>> begin

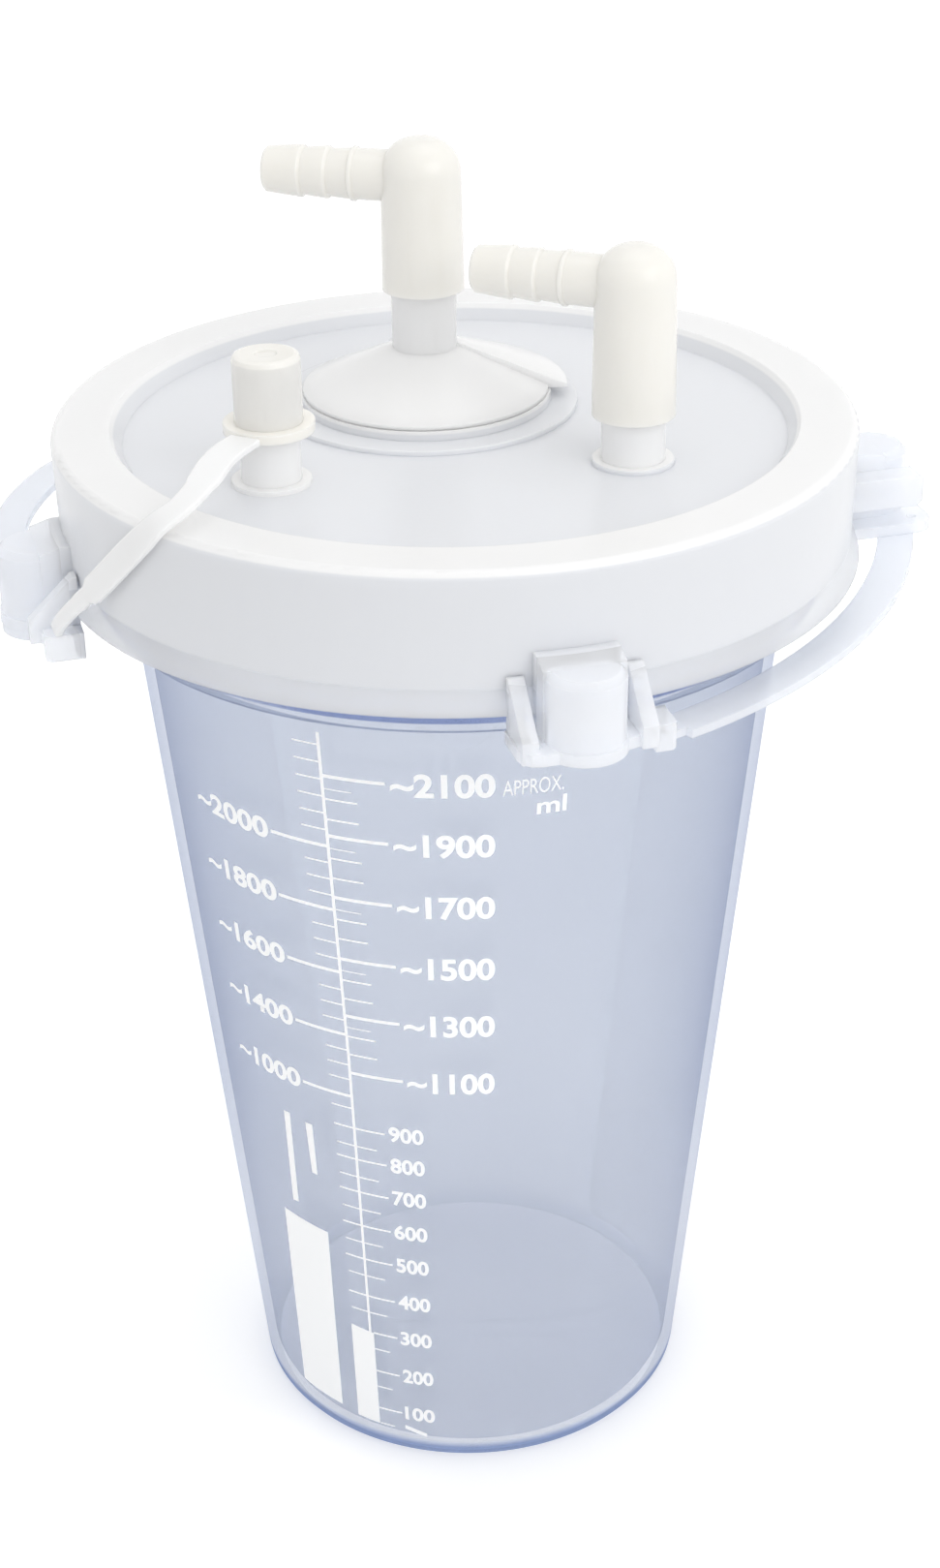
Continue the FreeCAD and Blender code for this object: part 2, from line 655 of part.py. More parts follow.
def make_elbow(port, spigot_radius, spigot_top):
    """A swivelling elbow: a drafted sleeve with a round top, and a barb on +X, bored through."""
    name = port + "_elbow"
    bottom = name + "_bottom"
    corner = "%s_corner - %s" % (name, bottom)
    body = new_body(name)
    sleeve = new_sketch(body, name + "_sleeve_section", "XZ_Plane")
    narrow = name + "_radius - elbow_draft"
    draw_outline(sleeve, [
        ("0", "0"),
        (name + "_radius", "0"),
        (narrow, "%s + %s" % (corner, narrow)),
        ("0", "%s + %s" % (corner, narrow)),
    ])
    revolve(body, name + "_sleeve", sleeve)
    crown_radius = value(name + "_radius") - value("elbow_draft")
    crown_top = value(name + "_corner") - value(bottom) + crown_radius
    round_edges(body, name + "_crown", narrow + " - gate_radius",
                lambda edge: is_ring(edge, crown_radius, crown_top))
    barb = new_sketch(body, name + "_barb_section", "XZ_Plane")
    draw_outline(barb, barb_outline(corner))
    turned = body.newObject("PartDesign::Revolution", name + "_barb")
    turned.Profile = barb
    turned.ReferenceAxis = (barb, ["Edge1"])
    turned.Angle = 360
    swivel = new_sketch(body, name + "_swivel_plan", "XY_Plane")
    draw_circle(swivel, "0", "0", spigot_radius + " + swivel_clearance")
    pocket(body, name + "_swivel_bore", swivel, "%s - %s + seat_gap" % (spigot_top, bottom), upwards=True)
    riser = new_sketch(body, name + "_riser_plan", "XY_Plane")
    draw_circle(riser, "0", "0", "barb_bore_radius")
    pocket(body, name + "_riser", riser, corner, upwards=True)
    duct = new_sketch(body, name + "_duct_section", "YZ_Plane", "barb_reach")
    draw_circle(duct, "0", corner, "barb_bore_radius")
    pocket(body, name + "_duct", duct, "barb_reach")
    stand_at(body, port + "_distance", port + "_azimuth", bottom, name + "_azimuth")
    return body


vacuum_elbow = make_elbow("vacuum", "vacuum_spigot_radius", "vacuum_spigot_top")
patient_elbow = make_elbow("patient", "patient_spigot_radius", "patient_spigot_top")


def make_cap(name, distance, azimuth, height, flange):
    """A thimble cap that is open below, with a flange and a small dimple on top."""
    body = new_body(name)
    section = new_sketch(body, name + "_section", "XZ_Plane")
    cavity = "tandem_spigot_radius + cap_clearance"
    draw_outline(section, [
        (cavity, "0"),
        (flange, "0"),
        (flange, "cap_flange_thickness"),
        ("cap_radius", "cap_flange_thickness"),
        ("cap_radius", "cap_height - 1.1"),
        ("cap_radius - 0.4", "cap_height - 0.3"),
        ("cap_radius - 1.2", "cap_height"),
        ("2.4", "cap_height"),
        ("2.0", "cap_height - 0.35"),
        ("0", "cap_height - 0.35"),
        ("0", "cap_height - cap_top_thickness"),
        (cavity, "cap_height - cap_top_thickness"),
    ])
    revolve(body, name + "_shell", section)
    stand_at(body, distance, azimuth, height)
    return body


# Caps: one is on the tandem spigot, and three are parked in lugs, pushed up from below.

tandem_cap = make_cap("tandem_cap", "tandem_distance", "tandem_azimuth", "tandem_flange_height",
                      "cap_flange_radius")
PARKS = [("right_cap", "right_lug_distance", 1), ("back_cap", "lug_distance", 2),
         ("left_cap", "lug_distance", 3)]
caps = [make_cap(name, distance, "lug_azimuth + %d * 90" % turns, "parked_height",
                 "parked_flange_radius")
        for name, distance, turns in PARKS]

# Straps: flat bands that run round the lid from a lug's foot to the flange of the cap in the
# next lug, with a narrow neck at each end.


def strap_arc(body, name, arc, radius, width, trims):
    """A flat band along one arc of a bow, shortened by a length at either end."""
    sketch = new_sketch(body, name + "_section", "XZ_Plane")
    upright = FreeCAD.Rotation(FreeCAD.Vector(0, 1, 0), 1)
    sketch.AttachmentOffset = FreeCAD.Placement(FreeCAD.Vector(), upright)
    sketch.setExpression("AttachmentOffset.Base.x", sized(arc + "_x"))
    sketch.setExpression("AttachmentOffset.Base.z", sized("0 - %s_y" % arc))
    first, last = ("%s / %s * 180 / pi" % (trim, radius) for trim in trims)
    sketch.setExpression("AttachmentOffset.Rotation.Angle", sized("%s_start + %s" % (arc, first)))
    draw_outline(sketch, [
        ("%s - %s / 2" % (radius, width), "0"),
        ("%s + %s / 2" % (radius, width), "0"),
        ("%s + %s / 2" % (radius, width), "strap_thickness"),
        ("%s - %s / 2" % (radius, width), "strap_thickness"),
    ])
    return revolve(body, name, sketch, "%s_sweep - %s - %s" % (arc, first, last))


def make_strap(start, bow, turns, cap_distance):
    """A strap along its bow, cut clear of the lug's foot and of the parked cap."""
    name = start + "_strap"
    body = new_body(name + "_band")
    if bow == "taut":
        arcs = [(start + "_bow", start + "_bow_radius", ("neck_length", "neck_length"))]
    else:
        arcs = [(start + "_loop", start + "_loop_radius", ("neck_length", "0")),
                (start + "_bow", start + "_bow_radius", ("0", "neck_length"))]
    for arc, radius, trims in arcs:
        strap_arc(body, arc + "_neck", arc, radius, "neck_width", ("0", "0"))
        strap_arc(body, arc + "_length", arc, radius, "strap_width", trims)
    lug = "( lug_azimuth + %d * 90 )" % turns
    stand_at(body, "0", "0", "parked_height", lug)
    foot = doc.addObject("Part::Box", name + "_foot_room")
    foot.setExpression("Length", sized("lug_distance + strap_width"))
    foot.setExpression("Width", sized("foot_end + strap_gap"))
    foot.setExpression("Height", sized("strap_thickness * 3"))
    stand_at(foot, "0", "0", "parked_height - strap_thickness", lug)
    cap = doc.addObject("Part::Cylinder", name + "_cap_room")
    cap.setExpression("Radius", sized("parked_flange_radius + strap_gap"))
    cap.setExpression("Height", sized("strap_thickness * 3"))
    stand_at(cap, cap_distance, "( lug_azimuth + %d * 90 )" % (turns + 1),
             "parked_height - strap_thickness")
    rooms = doc.addObject("Part::MultiFuse", name + "_rooms")
    rooms.Shapes = [foot, cap]
    strap = doc.addObject("Part::Cut", name)
    strap.Base = body
    strap.Tool = rooms
    strap.Label = name
    return strap


straps = [make_strap(start, bow, turns, cap_distance)
          for turns, (start, bow, cap_distance) in enumerate(STRAPS)]

# Tandem strap: pulled up from the left lug's foot, over the lid's edge, to the cap on the
# tandem spigot. Each station is a place on its middle line and the way that its face looks.


def make_band(name, stations, thickness):
    """A flat band through stations of middle point, face direction and width."""
    wires = []
    for i, (middle, face, width) in enumerate(stations):
        before = stations[max(i - 1, 0)][0]
        after = stations[min(i + 1, len(stations) - 1)][0]
        across = face.cross(after - before).normalize() * (width / 2)
        out = FreeCAD.Vector(face).normalize() * (thickness / 2)
        near, far = middle + out, middle - out
        corners = [near + across, near - across, far - across, far + across]
        wires.append(Part.makePolygon(corners + corners[:1]))
    band = doc.addObject("Part::Feature", name)
    band.Shape = Part.makeLoft(wires, True, True)
    band.Label = name
    return band


def polar(distance, azimuth, height):
    angle = math.radians(azimuth)
    return FreeCAD.Vector(distance * math.cos(angle), distance * math.sin(angle), height)


def facing(azimuth, lift):
    """A direction that looks outwards at an azimuth, lifted from level by an angle."""
    return polar(math.cos(math.radians(lift)), azimuth, math.sin(math.radians(lift)))


foot_across = (value("foot_start") + value("foot_end")) / 2
foot_distance = math.hypot(foot_across, value("tandem_foot_distance"))
foot_turn = math.degrees(math.atan2(foot_across, value("tandem_foot_distance")))
foot_azimuth = value("lug_azimuth") + 270 + foot_turn
foot_top = value("lug_bottom") + value("foot_rise")
slant = value("tandem_crossing") - foot_azimuth


def by_edge(outside, below, share, lift=0):
    """A place by the lid's top edge, a share of the way from the crossing to the foot."""
    azimuth = value("tandem_crossing") - share * slant
    place = polar(value("lid_radius") + outside, azimuth, value("lid_top_height") - below)
    return place, facing(azimuth, lift)


port = polar(value("tandem_distance"), value("tandem_azimuth"), 0)
leave = value("tandem_leave")
flange_reach = value("cap_flange_radius") + value("strap_gap")
flange_middle = value("tandem_flange_height") + value("cap_flange_thickness") / 2
tab_end = flange_reach + value("tandem_tab_length")
tab_width = value("tandem_tab_width")
width = value("tandem_strap_width")
thickness = value("tandem_strap_thickness")
foot_width = value("foot_end") - value("foot_start") - 0.4
tandem_strap = make_band("tandem_strap", [
    (port + polar(flange_reach, leave, flange_middle), facing(leave, 90), tab_width),
    (port + polar(tab_end, leave, flange_middle - 0.8), facing(leave, 86), tab_width),
    (port + polar(tab_end + 0.6, leave, flange_middle - 0.9), facing(leave, 86), width),
    (*by_edge(-4, -1.3 - thickness, -0.09, 75), width),
    (*by_edge(-0.4, -0.4 - thickness, 0, 48), width),
    (*by_edge(1.8, 3, 0.1, 14), width),
    (*by_edge(2, 12, 0.38), width),
    (*by_edge(3, 20.4, 0.66), width),
    (*by_edge(3.6, 21.6, 0.72), foot_width),
    (polar(foot_distance, foot_azimuth, foot_top + 2.4), facing(foot_azimuth, 0), foot_width),
    (polar(foot_distance, foot_azimuth, foot_top + 0.3), facing(foot_azimuth, 0), foot_width),
], thickness)

# Every step has to have worked, and every piece has to be a sound solid, before any is written.

doc.recompute()
for item in doc.Objects:
    if "Invalid" in item.State or "Error" in item.State:
        raise RuntimeError("failed: %s %s" % (item.Label, item.State))

pieces = [jar, lid, housing, filter_disc, vacuum_elbow, patient_elbow, tandem_cap, tandem_strap]
pieces += caps + straps
os.makedirs("parts", exist_ok=True)
for piece in pieces:
    shape = piece.Shape
    if shape.isNull() or not shape.isValid() or not shape.Solids:
        raise RuntimeError("not a sound solid: " + piece.Label)
for piece in pieces:
    piece.Shape.exportStep("parts/%s.step" % piece.Label)
    print(piece.Label, len(piece.Shape.Solids), round(piece.Shape.Volume, 1))
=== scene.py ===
import bmesh
import bpy
import math
from mathutils import Matrix, Vector


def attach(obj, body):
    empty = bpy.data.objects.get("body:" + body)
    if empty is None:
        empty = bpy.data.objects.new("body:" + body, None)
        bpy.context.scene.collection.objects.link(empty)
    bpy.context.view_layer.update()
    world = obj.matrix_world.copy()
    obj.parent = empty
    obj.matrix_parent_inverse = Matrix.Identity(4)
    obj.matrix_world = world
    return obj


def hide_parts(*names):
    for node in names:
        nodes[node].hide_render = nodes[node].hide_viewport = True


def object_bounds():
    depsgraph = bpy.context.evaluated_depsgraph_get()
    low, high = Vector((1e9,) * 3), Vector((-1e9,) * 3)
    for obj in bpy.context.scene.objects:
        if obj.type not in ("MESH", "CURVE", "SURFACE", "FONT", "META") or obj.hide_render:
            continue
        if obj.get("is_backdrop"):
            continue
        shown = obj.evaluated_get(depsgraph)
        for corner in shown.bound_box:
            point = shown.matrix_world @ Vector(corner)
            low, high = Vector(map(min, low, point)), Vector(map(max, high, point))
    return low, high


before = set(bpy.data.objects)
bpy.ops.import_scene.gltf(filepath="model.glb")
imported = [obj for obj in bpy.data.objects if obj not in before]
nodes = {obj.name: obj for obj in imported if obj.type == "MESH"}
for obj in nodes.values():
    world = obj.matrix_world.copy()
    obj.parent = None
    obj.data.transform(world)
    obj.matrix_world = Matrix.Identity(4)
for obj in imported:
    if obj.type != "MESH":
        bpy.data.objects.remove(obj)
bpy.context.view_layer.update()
scene = bpy.context.scene
MM = 0.001

# Camera: a long portrait lens about 0.6 m from the jar, square to the printed side. It stands
# higher than the lid and looks down by 28 degrees. Its angles are in radians.

EYE = (0, -0.53864, 0.44642)
pitch, roll, yaw = 0.493875, -0.015328, 0.003734
ahead = Vector((math.sin(yaw) * math.cos(pitch), math.cos(yaw) * math.cos(pitch), -math.sin(pitch)))
level = Vector((math.cos(yaw), -math.sin(yaw), 0))
upright = level.cross(ahead)
across = level * math.cos(roll) + upright * math.sin(roll)
upwards = upright * math.cos(roll) - level * math.sin(roll)
lens = bpy.data.cameras.new("camera")
lens.lens = 61.07
lens.sensor_width = 36
lens.clip_start = 0.05
lens.clip_end = 20
camera = bpy.data.objects.new("camera", lens)
turn = Matrix((across, upwards, -ahead)).transposed()
camera.matrix_world = Matrix.Translation(EYE) @ turn.to_4x4()
scene.collection.objects.link(camera)
scene.camera = camera

# Studio: a wide white table that runs up into a white backdrop, a big soft window on the
# right in front, a weaker lamp overhead, and a white room round them.

scene.view_settings.view_transform = "Standard"


def new_material(name):
    """A material with its node tree and its main shader."""
    material = bpy.data.materials.new(name)
    material.use_nodes = True
    tree = material.node_tree
    shader = tree.nodes["Principled BSDF"]
    return material, tree, shader


def number(tree, operation, first, second):
    """A Math node on two values, each a number or the output of another node."""
    node = tree.nodes.new("ShaderNodeMath")
    node.operation = operation
    for socket, given in zip(node.inputs, (first, second)):
        if isinstance(given, (int, float)):
            socket.default_value = given
        else:
            tree.links.new(given, socket)
    return node.outputs[0]


def see_through_rays(tree):
    """A number that is 1 for rays that see the backdrop straight, in a mirror or through plastic."""
    path = tree.nodes.new("ShaderNodeLightPath")
    total = path.outputs["Is Camera Ray"]
    for kind in ("Is Glossy Ray", "Is Transmission Ray"):
        total = number(tree, "MAXIMUM", total, path.outputs[kind])
    return total


ROOM_LIGHT = 0.78
ROOM_SEEN = 1.0
PAPER_GLOW = 0.3
world = bpy.data.worlds.new("white_room")
scene.world = world
world.use_nodes = True
sky = world.node_tree.nodes["Background"]
seen = see_through_rays(world.node_tree)
strength = world.node_tree.nodes.new("ShaderNodeMapRange")
strength.inputs["To Min"].default_value = ROOM_LIGHT
strength.inputs["To Max"].default_value = ROOM_SEEN
world.node_tree.links.new(seen, strength.inputs["Value"])
world.node_tree.links.new(strength.outputs[0], sky.inputs["Strength"])
sky.inputs["Color"].default_value = (1, 1, 1, 1)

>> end

_To be done_
Extract, word for word, the line containing "return low, high", the line containing "in imported if", and every line between them.

_Exercise output_
    return low, high


before = set(bpy.data.objects)
bpy.ops.import_scene.gltf(filepath="model.glb")
imported = [obj for obj in bpy.data.objects if obj not in before]
nodes = {obj.name: obj for obj in imported if obj.type == "MESH"}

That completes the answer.